I was reading Eddie Shin’s blog post about the HDTV window and though about how this technology makes use of other available consumer goods. I realize that was hardly the point of the original post that Eddie wrote, but the post got me thinking about how this HDTV window relies on other technology.
To quickly summarize the video, the window is simply 2 HDTV screens (or I suppose it could work with 1 or a billion of them) that are rigged to show footage from various locations asides from what is normally outside your house. This means a change of scenery whenever you feel like it, you can look at the mountains when you wake up or the slums of downtown, it doesn’t really matter. The magic of the device comes from head tracking technology that looks at where your head is in relation to the window to project a different image at any point in time. This means that the screens will behave more like a window, where if you move from side to side, you get a different “view”, maybe seeing further left, or seeing a little less of the scenery. An ordinary TV on the other hand just displays a flat image, much like a poster on a wall. No matter what angle you look at it, it is the same image.

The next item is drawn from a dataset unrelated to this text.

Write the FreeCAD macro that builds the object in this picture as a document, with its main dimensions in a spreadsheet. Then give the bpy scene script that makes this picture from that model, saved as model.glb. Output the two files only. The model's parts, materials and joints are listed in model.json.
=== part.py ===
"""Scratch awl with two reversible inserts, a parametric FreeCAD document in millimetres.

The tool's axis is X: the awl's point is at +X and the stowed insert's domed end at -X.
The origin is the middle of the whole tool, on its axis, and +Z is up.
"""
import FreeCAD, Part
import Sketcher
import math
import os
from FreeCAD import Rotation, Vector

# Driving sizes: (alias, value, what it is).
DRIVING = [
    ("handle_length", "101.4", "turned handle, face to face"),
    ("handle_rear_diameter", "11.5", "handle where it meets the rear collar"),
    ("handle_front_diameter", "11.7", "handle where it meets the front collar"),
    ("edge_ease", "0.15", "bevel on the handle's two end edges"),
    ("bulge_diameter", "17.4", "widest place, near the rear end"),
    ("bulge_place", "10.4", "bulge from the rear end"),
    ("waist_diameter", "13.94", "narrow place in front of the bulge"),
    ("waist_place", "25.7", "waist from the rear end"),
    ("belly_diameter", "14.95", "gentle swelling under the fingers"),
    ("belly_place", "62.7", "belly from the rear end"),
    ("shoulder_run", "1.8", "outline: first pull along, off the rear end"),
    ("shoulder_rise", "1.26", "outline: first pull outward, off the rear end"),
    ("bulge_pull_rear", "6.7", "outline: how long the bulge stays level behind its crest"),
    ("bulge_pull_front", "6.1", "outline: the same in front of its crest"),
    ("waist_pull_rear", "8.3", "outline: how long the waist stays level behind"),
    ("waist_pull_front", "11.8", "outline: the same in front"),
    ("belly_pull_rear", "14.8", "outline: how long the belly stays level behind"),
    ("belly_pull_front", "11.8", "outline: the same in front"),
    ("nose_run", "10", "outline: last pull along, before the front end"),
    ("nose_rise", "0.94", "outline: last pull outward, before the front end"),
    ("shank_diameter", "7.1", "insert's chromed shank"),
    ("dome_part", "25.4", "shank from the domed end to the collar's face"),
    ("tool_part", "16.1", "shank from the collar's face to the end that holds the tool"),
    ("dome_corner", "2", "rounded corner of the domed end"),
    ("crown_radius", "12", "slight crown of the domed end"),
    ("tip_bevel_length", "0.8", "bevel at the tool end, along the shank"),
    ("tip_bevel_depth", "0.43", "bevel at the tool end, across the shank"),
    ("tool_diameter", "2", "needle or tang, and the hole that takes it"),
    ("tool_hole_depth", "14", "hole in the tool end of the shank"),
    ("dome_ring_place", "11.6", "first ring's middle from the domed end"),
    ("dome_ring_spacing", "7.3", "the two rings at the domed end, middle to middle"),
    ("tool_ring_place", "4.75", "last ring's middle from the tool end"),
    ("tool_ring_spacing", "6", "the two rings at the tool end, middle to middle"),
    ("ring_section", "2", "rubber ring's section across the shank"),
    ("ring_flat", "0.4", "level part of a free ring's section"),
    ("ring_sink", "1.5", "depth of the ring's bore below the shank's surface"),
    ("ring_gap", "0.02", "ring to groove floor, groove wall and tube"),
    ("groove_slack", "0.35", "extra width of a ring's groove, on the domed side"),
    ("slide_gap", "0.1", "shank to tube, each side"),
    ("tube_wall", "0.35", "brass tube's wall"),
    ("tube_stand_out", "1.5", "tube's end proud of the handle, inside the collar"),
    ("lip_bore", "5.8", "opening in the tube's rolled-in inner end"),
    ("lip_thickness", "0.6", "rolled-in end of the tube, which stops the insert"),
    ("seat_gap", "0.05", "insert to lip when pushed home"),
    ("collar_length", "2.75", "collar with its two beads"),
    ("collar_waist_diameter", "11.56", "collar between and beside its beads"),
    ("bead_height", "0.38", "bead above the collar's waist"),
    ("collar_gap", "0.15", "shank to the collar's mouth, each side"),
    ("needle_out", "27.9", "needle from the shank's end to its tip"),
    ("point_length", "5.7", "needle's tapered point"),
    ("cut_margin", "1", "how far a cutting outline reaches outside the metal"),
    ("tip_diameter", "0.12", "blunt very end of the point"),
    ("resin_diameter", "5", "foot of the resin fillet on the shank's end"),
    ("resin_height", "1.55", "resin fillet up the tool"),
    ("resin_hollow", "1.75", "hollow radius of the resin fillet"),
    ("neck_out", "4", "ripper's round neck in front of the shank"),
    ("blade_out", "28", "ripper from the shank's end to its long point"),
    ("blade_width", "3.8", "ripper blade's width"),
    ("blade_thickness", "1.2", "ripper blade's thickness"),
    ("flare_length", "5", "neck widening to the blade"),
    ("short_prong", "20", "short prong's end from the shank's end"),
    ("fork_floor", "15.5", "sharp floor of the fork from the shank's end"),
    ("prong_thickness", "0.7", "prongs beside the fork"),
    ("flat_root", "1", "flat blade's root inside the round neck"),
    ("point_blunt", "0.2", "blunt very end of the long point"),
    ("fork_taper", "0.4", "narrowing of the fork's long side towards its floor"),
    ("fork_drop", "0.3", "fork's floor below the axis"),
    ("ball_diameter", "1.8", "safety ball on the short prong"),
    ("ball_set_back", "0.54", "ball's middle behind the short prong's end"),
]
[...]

What is interesting is that this device relies on a Nintendo Wii Remote control to achieve this goal. The Wii Remote can sense another device that is attached to your head to get this effect. Apparently it may be a necklace or something else, but I would assume they need IR LEDs to achieve this effect. (One can’t help but notice that this “technology” is a total ripoff of the Head Tracking demo put out early in the Wii’s release by Johnny Lee https://www.youtube.com/watch?v=Jd3-eiid-Uw). It also requires an iPod Touch or iPhone to control the device.
Now the very quick question I thought when I read this was how narrow a scope are the makers of this software looking at? You need THREE pieces of fairly expensive electronics to even have any use for this software. So first you have to target users that have an HDTV (which isn’t too rare), an iPod Touch (which again, isn’t too rare), and probably rarer is a Nintendo Wii. Though they are all fairly popular devices, you have to have all three at once to run this. How target-able is his audience? You have to take into consideration that even among people who own the three devices, they won’t all be interested, some have real windows, others are too lazy to hang up their TV’s sideways and so on. Is this sustainable? Maybe for extra lunch money, but I can’t imagine this being anywhere near profitable.